Nothing upset the Bantam people more than reading in the papers the constant reports, many of them apparently Government press releases (or Willys and Ford PR men at work?), that Bantam was too small, and would not be able to produce the now growing demand its product had created. Quite to the contrary, in building the BRC 40 the factory was well along in it's improvement curve. Ralph Turner, who stood at the end of the assembly line for it stated emphatically that they were making 250 units in an eight hour shift. Expanding that to three shifts extrapolates out to 273,750 units PER YEAR! Cut it down for overhead by any percentage you want it's still one hell of a lot of jeeps. Ford and Willys together only made about 650,000 during the 4 war years, so do the math.

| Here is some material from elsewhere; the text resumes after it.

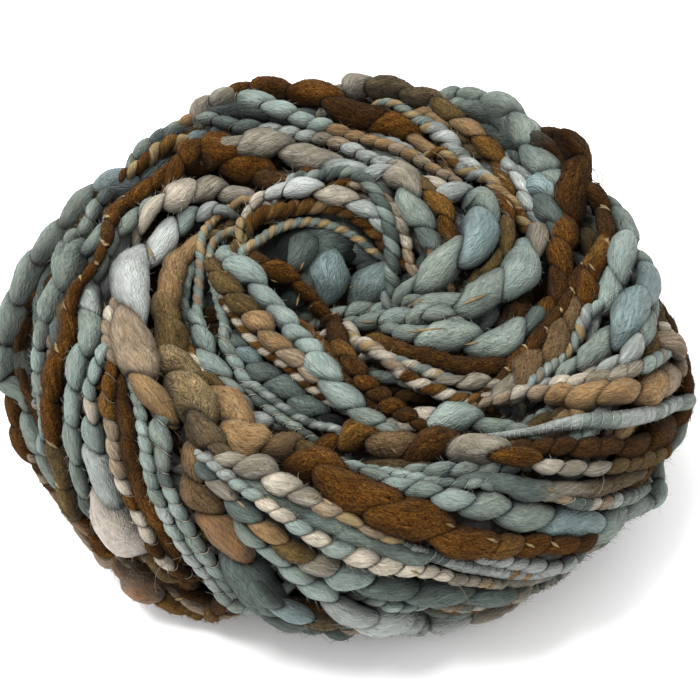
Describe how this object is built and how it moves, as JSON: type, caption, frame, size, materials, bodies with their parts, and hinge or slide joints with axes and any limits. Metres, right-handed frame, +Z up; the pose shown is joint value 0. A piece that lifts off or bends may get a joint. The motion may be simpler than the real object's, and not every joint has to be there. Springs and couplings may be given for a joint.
{
  "type": "hank of art yarn",
  "caption": "Hank of handspun thick-and-thin art yarn, twisted and coiled into a round nest with a hollow eye and a flat resting spot.",
  "frame": {"origin": "on the floor, in the middle of the hank's box", "axes": "+Z up through the eye of the nest, +X along the hank's longest side, -Y towards the lower front"},
  "size_m": [0.1988, 0.1808, 0.0913],
  "materials": {
    "spun_wool": "soft matte wool, teal, brown and cream, with a light halo of loose fibre"
  },
  "bodies": {
    "root": {"yarn_hank": "spun_wool"}
  },
  "joints": []
}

Frank Fenn in the Truman hearings was more conservative than Turner, but still said 300 jeeps a day would not be a problem without increasing any size or tooling. So, that is still over 100 thousand jeeps a year. At this point the Army had told hime they wanted more than one supplier anyway.
On top of this if they were not able to meet the demand Bantam apparently had a contract with Checker or was at least in negotiations to produce overflow as early as February of 1941 . Whatever the reason was for Bantam being squeezed out, it wasn't for this phoney excuse of being "too small". This is a conclusory statement. repeated again and again in jeep histories but no one has ever set forth a figure beyond which Bantam would not be able to meet demand.
Certainly Bantam could have produced SOME jeeps? If there was any justice it should have been Bantam and Checker producing Bantam jeeps with Willys engines. Needless to say, there is no justice, and events were moving very quickly during the period of jeep development. we must remember, in the beginning (say, any time before the end of 1940) the Army wasn't sure it wanted any jeeps because they didn't even know what they were! When the first 70 were built, distributed and field tested it was gang busters, everybody wanted a lot of them ASAP. Of course it wasn't only the Army who was impressed, when Willys and Ford saw how obviously amazing the jeeps were they wanted in as well and began political rearguard and an industrial espionage actions while their engineers tried to catch up.
So, in the absence of some specific facts about wimpy Bantam production I cannot accept that the reason Bantam did not get the contract was because it was too small. I think it was for some other reason.